Medizin

Warum Neugeborene anfälliger für Krankheitserreger sind

  • Mittwoch, 24. August 2022

Der Uterus ist eine keimfreie Umgebung. Der Fötus hat keinerlei Kontakt zu Krankheitserregern. Dies ändert sich schlagartig nach der Eröffnung der Fruchtblase. Schon auf dem Weg durch den engen Geburtskanal erhält das Neugeborene seine erste Dosis Bakterien und Pilze (was durchaus ein Vorteil ist, wie die geringere Neigung zu Allergien gegenüber per Kaiserschnitt entbundenen Kindern zeigt). Die Keime gelangen auch in den Mundraum, einige werden sofort oder später verschluckt. Sie gelangen in den Darm und bilden dort den Grundstock für die Darmflora, die später die Verdauung unterstützt und den Menschen mit lebenswichtigen Vitaminen versorgt.

Neue Untersuchungen zeigen nun, dass das Neugeborene auf den plötzlichen Kontakt mit den Mikroorganismen vorbereitet ist. Allerdings nicht, wie man annehmen könnte durch eine gesteigerte Immunantwort. Im Gegenteil: Die Aktivität der Immunzelle wird heruntergefahren, wie Sing Sing Way vom Cincinnati Children’s Hospital Medical Center in Experimenten an Mäusen zeigen kann.

Way wollte den sechs Tage alten Wurf von Mäusen vor Infektionen schützten, indem er ihnen Immunzellen von erwachsenen Tieren transplantierte. Der Versuch misslang, die Immunzellen wurden bei den neugeborenen Mäusen einfach ausgeschaltet. Die Immunzellen der neugeborenen Mäuse konnten dagegen angeschaltet werden, wenn sie in den Organismus der erwachsenen Tiere transferiert wurden. Den Schalter entdeckten die Forscher schließlich in Vorläuferzellen von roten Blutzellen, die durch den Oberflächenmarker CD71 gekennzeichnet sind. Diese Zellen produzieren bei Neugebornen das Enzym Arginase-2, das eine immunsupprimierende Wirkung hat.

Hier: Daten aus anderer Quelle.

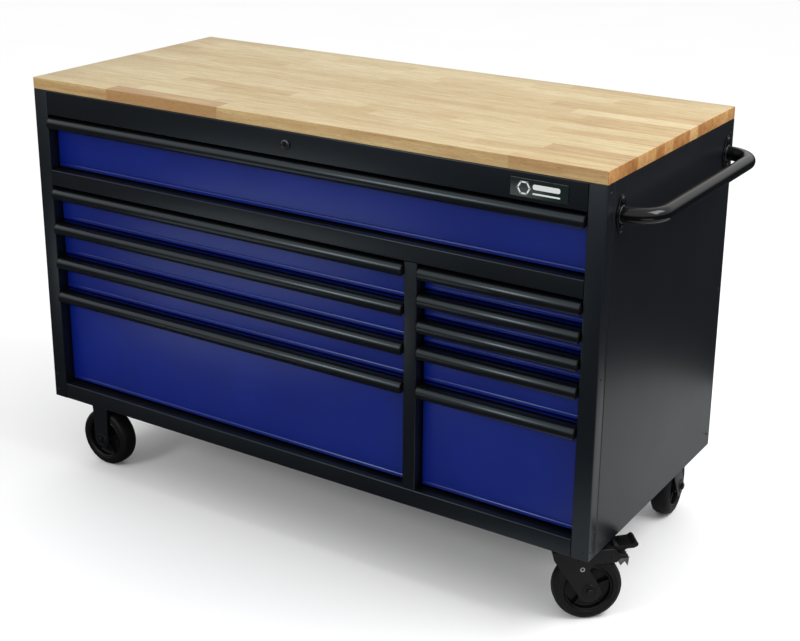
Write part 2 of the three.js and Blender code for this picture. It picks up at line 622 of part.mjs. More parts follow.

Die Entfernung der CD71-positiven Zellen, die Way als nächstes versuchte, war allerdings auch keine gute Idee. Jetzt erkrankten die neugeborenen Mäuse an einer heftigen intestinalen Entzündung. Die Deutung der Experimente ist einfach. Neugeborene benötigen die Immun­suppression, um sich mit der Darmflora anzufreunden. Der Nachteil besteht in einer erhöhten Anfälligkeit gegenüber Krankheitserregern. Diese Phase ist jedoch vorübergehend. In den ersten Lebensmonaten entwickelt sich eine Immuntoleranz gegenüber den Darmbakterien. Die Immunsuppression wird zurückgefahren und die Anfälligkeit gegenüber Krankheitserregern vermindert sich wieder.